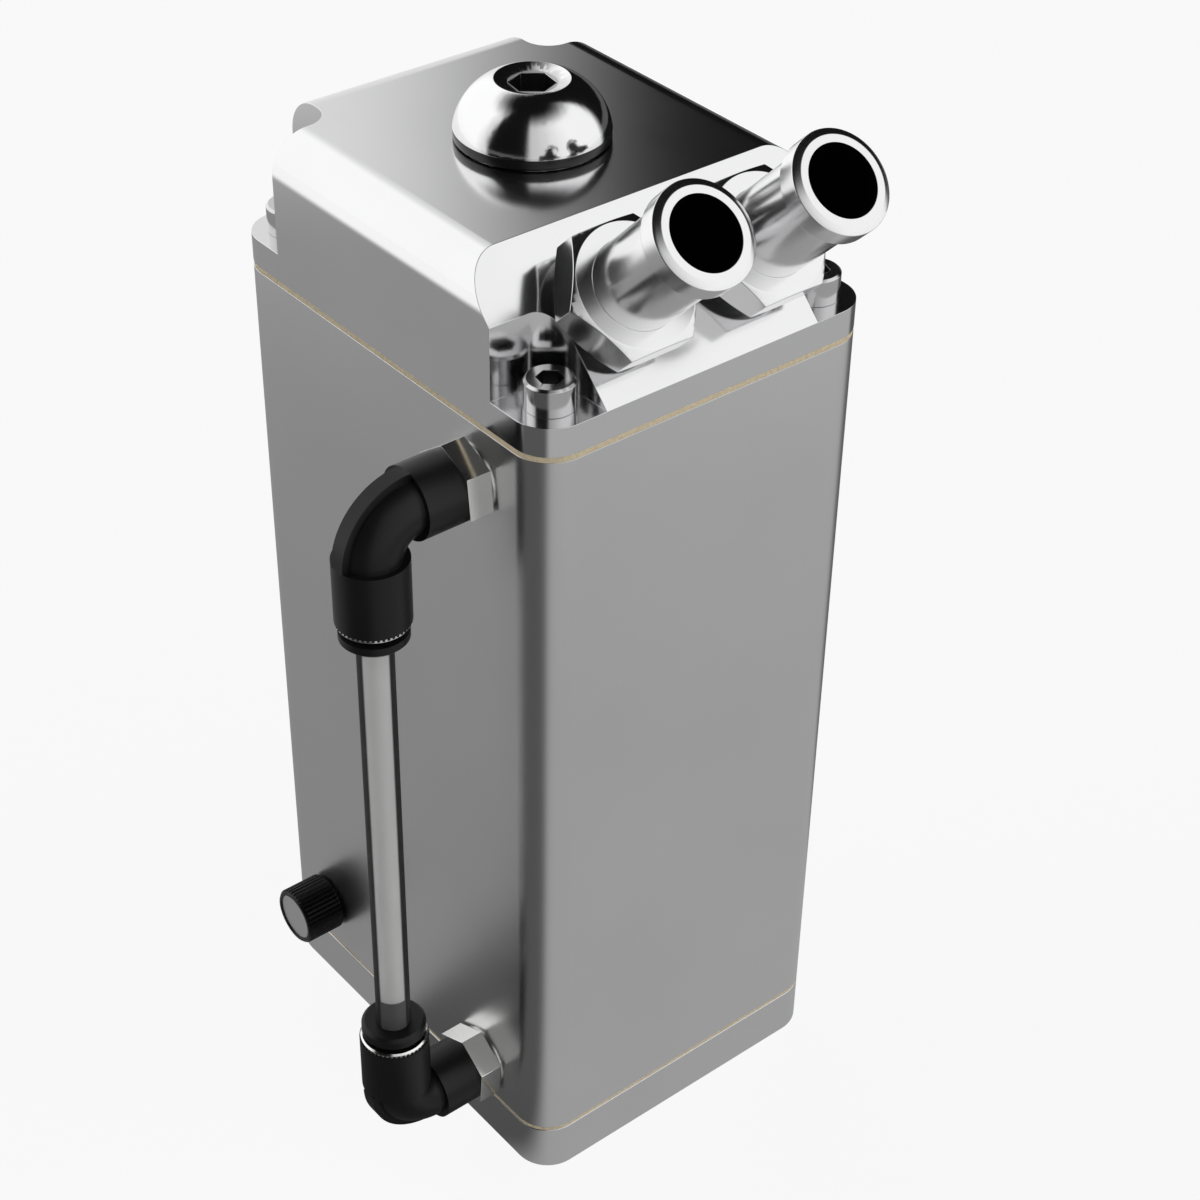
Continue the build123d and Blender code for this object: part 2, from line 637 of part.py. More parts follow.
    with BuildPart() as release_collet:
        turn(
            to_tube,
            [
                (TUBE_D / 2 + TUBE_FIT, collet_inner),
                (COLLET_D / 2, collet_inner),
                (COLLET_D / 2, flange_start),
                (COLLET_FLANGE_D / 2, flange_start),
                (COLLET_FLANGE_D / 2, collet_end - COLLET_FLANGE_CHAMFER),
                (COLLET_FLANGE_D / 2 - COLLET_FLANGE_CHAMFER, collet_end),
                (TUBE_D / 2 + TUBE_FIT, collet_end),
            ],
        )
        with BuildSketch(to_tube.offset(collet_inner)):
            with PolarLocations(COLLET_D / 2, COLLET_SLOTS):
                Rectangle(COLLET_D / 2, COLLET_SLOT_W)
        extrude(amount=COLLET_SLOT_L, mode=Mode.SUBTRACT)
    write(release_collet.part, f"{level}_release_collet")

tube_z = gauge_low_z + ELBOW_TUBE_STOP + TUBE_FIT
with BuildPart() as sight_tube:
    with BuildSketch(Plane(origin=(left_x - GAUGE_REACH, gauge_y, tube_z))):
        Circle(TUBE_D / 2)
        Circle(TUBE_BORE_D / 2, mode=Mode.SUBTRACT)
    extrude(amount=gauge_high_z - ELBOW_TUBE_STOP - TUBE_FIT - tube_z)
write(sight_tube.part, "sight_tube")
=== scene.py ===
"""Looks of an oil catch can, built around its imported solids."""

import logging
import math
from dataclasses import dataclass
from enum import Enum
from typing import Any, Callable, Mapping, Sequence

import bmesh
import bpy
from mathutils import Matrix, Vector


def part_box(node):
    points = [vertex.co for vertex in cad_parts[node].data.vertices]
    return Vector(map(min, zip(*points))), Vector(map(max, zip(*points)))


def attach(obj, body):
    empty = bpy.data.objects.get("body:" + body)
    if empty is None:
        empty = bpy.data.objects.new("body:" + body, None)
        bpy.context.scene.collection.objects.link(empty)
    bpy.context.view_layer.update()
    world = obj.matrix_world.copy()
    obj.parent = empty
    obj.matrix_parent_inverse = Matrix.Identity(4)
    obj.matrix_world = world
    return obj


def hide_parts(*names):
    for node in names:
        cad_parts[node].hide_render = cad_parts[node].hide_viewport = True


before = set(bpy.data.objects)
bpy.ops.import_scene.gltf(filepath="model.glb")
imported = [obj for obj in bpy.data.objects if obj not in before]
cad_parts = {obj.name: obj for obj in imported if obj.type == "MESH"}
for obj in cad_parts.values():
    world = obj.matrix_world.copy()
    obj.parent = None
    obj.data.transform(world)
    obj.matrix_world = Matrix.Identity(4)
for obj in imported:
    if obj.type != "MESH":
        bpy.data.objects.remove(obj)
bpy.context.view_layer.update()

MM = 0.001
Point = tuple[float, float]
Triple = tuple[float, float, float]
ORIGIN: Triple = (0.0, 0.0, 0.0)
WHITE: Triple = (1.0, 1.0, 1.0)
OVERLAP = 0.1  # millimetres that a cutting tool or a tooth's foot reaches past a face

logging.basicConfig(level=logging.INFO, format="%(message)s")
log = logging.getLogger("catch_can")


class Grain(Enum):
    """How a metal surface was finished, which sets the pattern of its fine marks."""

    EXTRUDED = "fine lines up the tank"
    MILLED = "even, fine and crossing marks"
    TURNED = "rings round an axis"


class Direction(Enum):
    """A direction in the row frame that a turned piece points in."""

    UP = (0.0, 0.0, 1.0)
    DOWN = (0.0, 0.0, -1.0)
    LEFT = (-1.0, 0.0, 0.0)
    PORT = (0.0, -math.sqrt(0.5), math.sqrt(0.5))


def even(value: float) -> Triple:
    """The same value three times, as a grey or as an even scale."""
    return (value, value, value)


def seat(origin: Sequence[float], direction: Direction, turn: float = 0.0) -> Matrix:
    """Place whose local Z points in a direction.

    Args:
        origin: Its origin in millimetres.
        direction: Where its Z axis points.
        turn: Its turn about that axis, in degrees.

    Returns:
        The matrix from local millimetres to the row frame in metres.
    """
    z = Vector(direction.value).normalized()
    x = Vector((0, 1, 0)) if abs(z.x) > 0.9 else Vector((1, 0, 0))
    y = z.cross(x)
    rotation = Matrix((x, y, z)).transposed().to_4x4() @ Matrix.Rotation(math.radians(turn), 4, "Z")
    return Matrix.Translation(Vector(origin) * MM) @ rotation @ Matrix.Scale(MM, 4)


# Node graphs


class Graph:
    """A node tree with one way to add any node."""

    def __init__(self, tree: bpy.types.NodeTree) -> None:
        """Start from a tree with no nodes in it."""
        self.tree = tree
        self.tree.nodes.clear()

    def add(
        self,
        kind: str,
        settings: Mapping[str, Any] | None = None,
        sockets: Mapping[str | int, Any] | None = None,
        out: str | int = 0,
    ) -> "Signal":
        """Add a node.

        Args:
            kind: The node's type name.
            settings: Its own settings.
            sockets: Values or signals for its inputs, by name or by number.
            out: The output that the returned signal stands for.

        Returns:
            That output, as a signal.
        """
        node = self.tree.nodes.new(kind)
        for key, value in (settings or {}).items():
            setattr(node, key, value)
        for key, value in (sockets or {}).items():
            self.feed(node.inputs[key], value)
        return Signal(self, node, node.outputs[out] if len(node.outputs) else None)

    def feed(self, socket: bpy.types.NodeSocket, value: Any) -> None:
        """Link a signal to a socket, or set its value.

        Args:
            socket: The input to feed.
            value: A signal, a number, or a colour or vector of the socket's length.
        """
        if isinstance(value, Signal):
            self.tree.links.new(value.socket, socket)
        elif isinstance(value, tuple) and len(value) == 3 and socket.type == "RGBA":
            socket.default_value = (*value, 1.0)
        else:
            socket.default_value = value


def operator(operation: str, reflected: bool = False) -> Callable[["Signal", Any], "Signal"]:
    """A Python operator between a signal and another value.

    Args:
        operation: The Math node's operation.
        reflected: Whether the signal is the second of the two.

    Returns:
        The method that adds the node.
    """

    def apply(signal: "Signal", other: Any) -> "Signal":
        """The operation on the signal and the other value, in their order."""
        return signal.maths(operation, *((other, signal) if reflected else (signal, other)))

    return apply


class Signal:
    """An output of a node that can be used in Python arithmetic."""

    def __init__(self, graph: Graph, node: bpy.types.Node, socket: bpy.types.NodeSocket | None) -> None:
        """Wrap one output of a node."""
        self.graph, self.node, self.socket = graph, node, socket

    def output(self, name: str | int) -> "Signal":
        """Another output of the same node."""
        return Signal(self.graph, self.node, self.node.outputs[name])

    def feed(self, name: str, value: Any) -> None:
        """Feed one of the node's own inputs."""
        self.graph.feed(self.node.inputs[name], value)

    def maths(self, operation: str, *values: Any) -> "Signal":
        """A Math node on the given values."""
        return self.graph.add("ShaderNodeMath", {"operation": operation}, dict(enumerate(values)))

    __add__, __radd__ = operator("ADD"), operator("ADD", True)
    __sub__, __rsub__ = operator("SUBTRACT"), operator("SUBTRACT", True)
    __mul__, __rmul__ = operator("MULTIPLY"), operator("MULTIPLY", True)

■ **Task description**
Reproduce all of the data exactly as given.

■ **Result below**
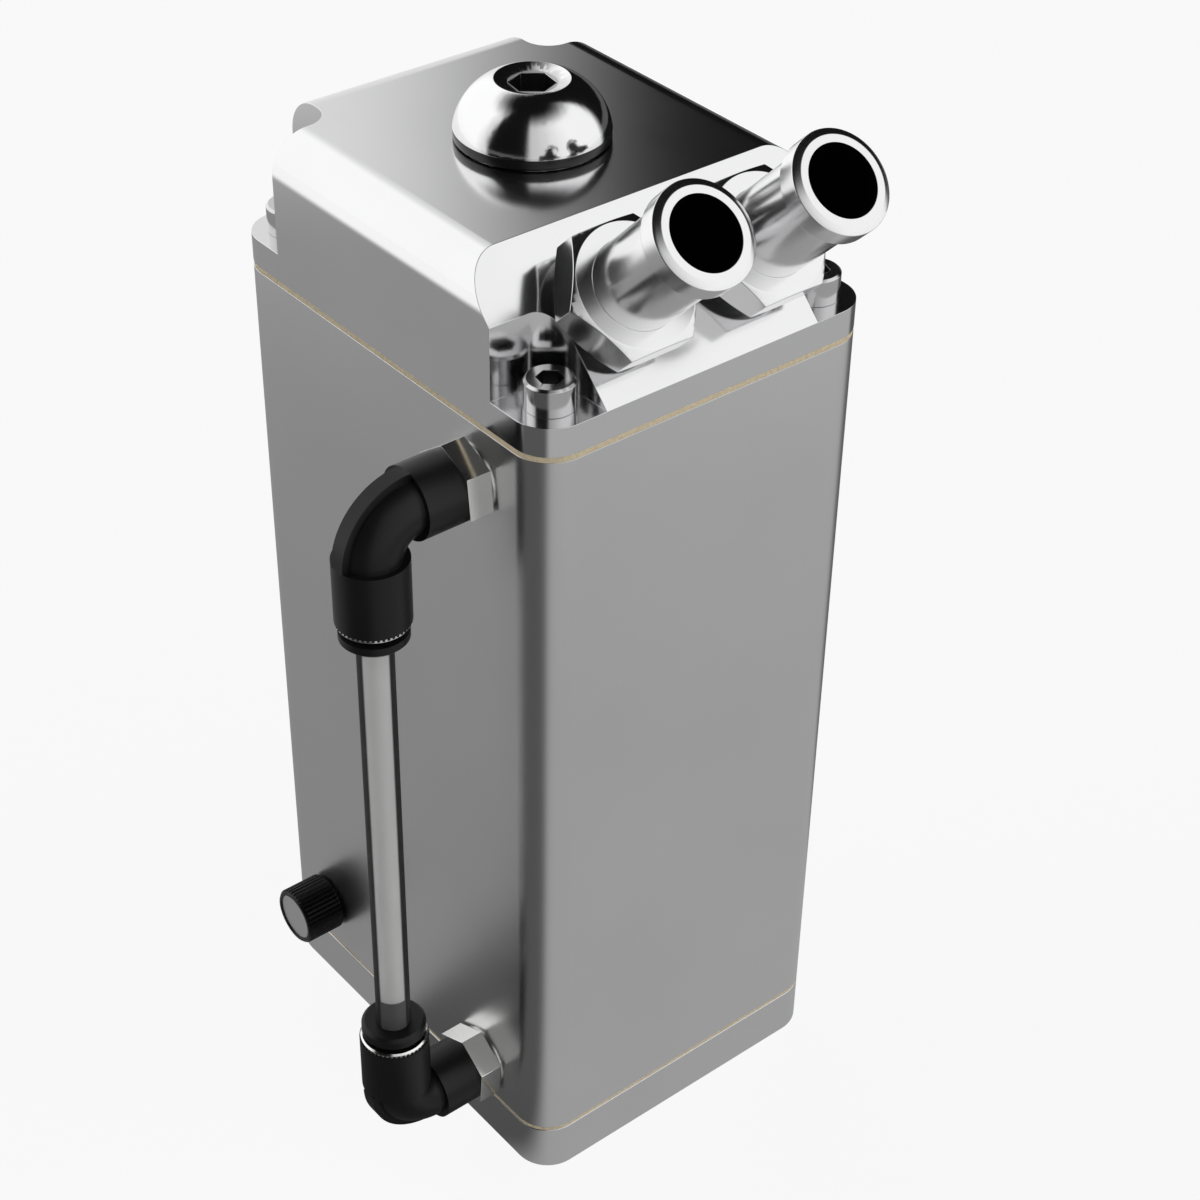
Continue the build123d and Blender code for this object: part 2, from line 637 of part.py. More parts follow.
    with BuildPart() as release_collet:
        turn(
            to_tube,
            [
                (TUBE_D / 2 + TUBE_FIT, collet_inner),
                (COLLET_D / 2, collet_inner),
                (COLLET_D / 2, flange_start),
                (COLLET_FLANGE_D / 2, flange_start),
                (COLLET_FLANGE_D / 2, collet_end - COLLET_FLANGE_CHAMFER),
                (COLLET_FLANGE_D / 2 - COLLET_FLANGE_CHAMFER, collet_end),
                (TUBE_D / 2 + TUBE_FIT, collet_end),
            ],
        )
        with BuildSketch(to_tube.offset(collet_inner)):
            with PolarLocations(COLLET_D / 2, COLLET_SLOTS):
                Rectangle(COLLET_D / 2, COLLET_SLOT_W)
        extrude(amount=COLLET_SLOT_L, mode=Mode.SUBTRACT)
    write(release_collet.part, f"{level}_release_collet")

tube_z = gauge_low_z + ELBOW_TUBE_STOP + TUBE_FIT
with BuildPart() as sight_tube:
    with BuildSketch(Plane(origin=(left_x - GAUGE_REACH, gauge_y, tube_z))):
        Circle(TUBE_D / 2)
        Circle(TUBE_BORE_D / 2, mode=Mode.SUBTRACT)
    extrude(amount=gauge_high_z - ELBOW_TUBE_STOP - TUBE_FIT - tube_z)
write(sight_tube.part, "sight_tube")
=== scene.py ===
"""Looks of an oil catch can, built around its imported solids."""

import logging
import math
from dataclasses import dataclass
from enum import Enum
from typing import Any, Callable, Mapping, Sequence

import bmesh
import bpy
from mathutils import Matrix, Vector


def part_box(node):
    points = [vertex.co for vertex in cad_parts[node].data.vertices]
    return Vector(map(min, zip(*points))), Vector(map(max, zip(*points)))


def attach(obj, body):
    empty = bpy.data.objects.get("body:" + body)
    if empty is None:
        empty = bpy.data.objects.new("body:" + body, None)
        bpy.context.scene.collection.objects.link(empty)
    bpy.context.view_layer.update()
    world = obj.matrix_world.copy()
    obj.parent = empty
    obj.matrix_parent_inverse = Matrix.Identity(4)
    obj.matrix_world = world
    return obj


def hide_parts(*names):
    for node in names:
        cad_parts[node].hide_render = cad_parts[node].hide_viewport = True


before = set(bpy.data.objects)
bpy.ops.import_scene.gltf(filepath="model.glb")
imported = [obj for obj in bpy.data.objects if obj not in before]
cad_parts = {obj.name: obj for obj in imported if obj.type == "MESH"}
for obj in cad_parts.values():
    world = obj.matrix_world.copy()
    obj.parent = None
    obj.data.transform(world)
    obj.matrix_world = Matrix.Identity(4)
for obj in imported:
    if obj.type != "MESH":
        bpy.data.objects.remove(obj)
bpy.context.view_layer.update()

MM = 0.001
Point = tuple[float, float]
Triple = tuple[float, float, float]
ORIGIN: Triple = (0.0, 0.0, 0.0)
WHITE: Triple = (1.0, 1.0, 1.0)
OVERLAP = 0.1  # millimetres that a cutting tool or a tooth's foot reaches past a face

logging.basicConfig(level=logging.INFO, format="%(message)s")
log = logging.getLogger("catch_can")


class Grain(Enum):
    """How a metal surface was finished, which sets the pattern of its fine marks."""

    EXTRUDED = "fine lines up the tank"
    MILLED = "even, fine and crossing marks"
    TURNED = "rings round an axis"


class Direction(Enum):
    """A direction in the row frame that a turned piece points in."""

    UP = (0.0, 0.0, 1.0)
    DOWN = (0.0, 0.0, -1.0)
    LEFT = (-1.0, 0.0, 0.0)
    PORT = (0.0, -math.sqrt(0.5), math.sqrt(0.5))


def even(value: float) -> Triple:
    """The same value three times, as a grey or as an even scale."""
    return (value, value, value)


def seat(origin: Sequence[float], direction: Direction, turn: float = 0.0) -> Matrix:
    """Place whose local Z points in a direction.

    Args:
        origin: Its origin in millimetres.
        direction: Where its Z axis points.
        turn: Its turn about that axis, in degrees.

    Returns:
        The matrix from local millimetres to the row frame in metres.
    """
    z = Vector(direction.value).normalized()
    x = Vector((0, 1, 0)) if abs(z.x) > 0.9 else Vector((1, 0, 0))
    y = z.cross(x)
    rotation = Matrix((x, y, z)).transposed().to_4x4() @ Matrix.Rotation(math.radians(turn), 4, "Z")
    return Matrix.Translation(Vector(origin) * MM) @ rotation @ Matrix.Scale(MM, 4)


# Node graphs


class Graph:
    """A node tree with one way to add any node."""

    def __init__(self, tree: bpy.types.NodeTree) -> None:
        """Start from a tree with no nodes in it."""
        self.tree = tree
        self.tree.nodes.clear()

    def add(
        self,
        kind: str,
        settings: Mapping[str, Any] | None = None,
        sockets: Mapping[str | int, Any] | None = None,
        out: str | int = 0,
    ) -> "Signal":
        """Add a node.

        Args:
            kind: The node's type name.
            settings: Its own settings.
            sockets: Values or signals for its inputs, by name or by number.
            out: The output that the returned signal stands for.

        Returns:
            That output, as a signal.
        """
        node = self.tree.nodes.new(kind)
        for key, value in (settings or {}).items():
            setattr(node, key, value)
        for key, value in (sockets or {}).items():
            self.feed(node.inputs[key], value)
        return Signal(self, node, node.outputs[out] if len(node.outputs) else None)

    def feed(self, socket: bpy.types.NodeSocket, value: Any) -> None:
        """Link a signal to a socket, or set its value.

        Args:
            socket: The input to feed.
            value: A signal, a number, or a colour or vector of the socket's length.
        """
        if isinstance(value, Signal):
            self.tree.links.new(value.socket, socket)
        elif isinstance(value, tuple) and len(value) == 3 and socket.type == "RGBA":
            socket.default_value = (*value, 1.0)
        else:
            socket.default_value = value


def operator(operation: str, reflected: bool = False) -> Callable[["Signal", Any], "Signal"]:
    """A Python operator between a signal and another value.

    Args:
        operation: The Math node's operation.
        reflected: Whether the signal is the second of the two.

    Returns:
        The method that adds the node.
    """

    def apply(signal: "Signal", other: Any) -> "Signal":
        """The operation on the signal and the other value, in their order."""
        return signal.maths(operation, *((other, signal) if reflected else (signal, other)))

    return apply


class Signal:
    """An output of a node that can be used in Python arithmetic."""

    def __init__(self, graph: Graph, node: bpy.types.Node, socket: bpy.types.NodeSocket | None) -> None:
        """Wrap one output of a node."""
        self.graph, self.node, self.socket = graph, node, socket

    def output(self, name: str | int) -> "Signal":
        """Another output of the same node."""
        return Signal(self.graph, self.node, self.node.outputs[name])

    def feed(self, name: str, value: Any) -> None:
        """Feed one of the node's own inputs."""
        self.graph.feed(self.node.inputs[name], value)

    def maths(self, operation: str, *values: Any) -> "Signal":
        """A Math node on the given values."""
        return self.graph.add("ShaderNodeMath", {"operation": operation}, dict(enumerate(values)))

    __add__, __radd__ = operator("ADD"), operator("ADD", True)
    __sub__, __rsub__ = operator("SUBTRACT"), operator("SUBTRACT", True)
    __mul__, __rmul__ = operator("MULTIPLY"), operator("MULTIPLY", True)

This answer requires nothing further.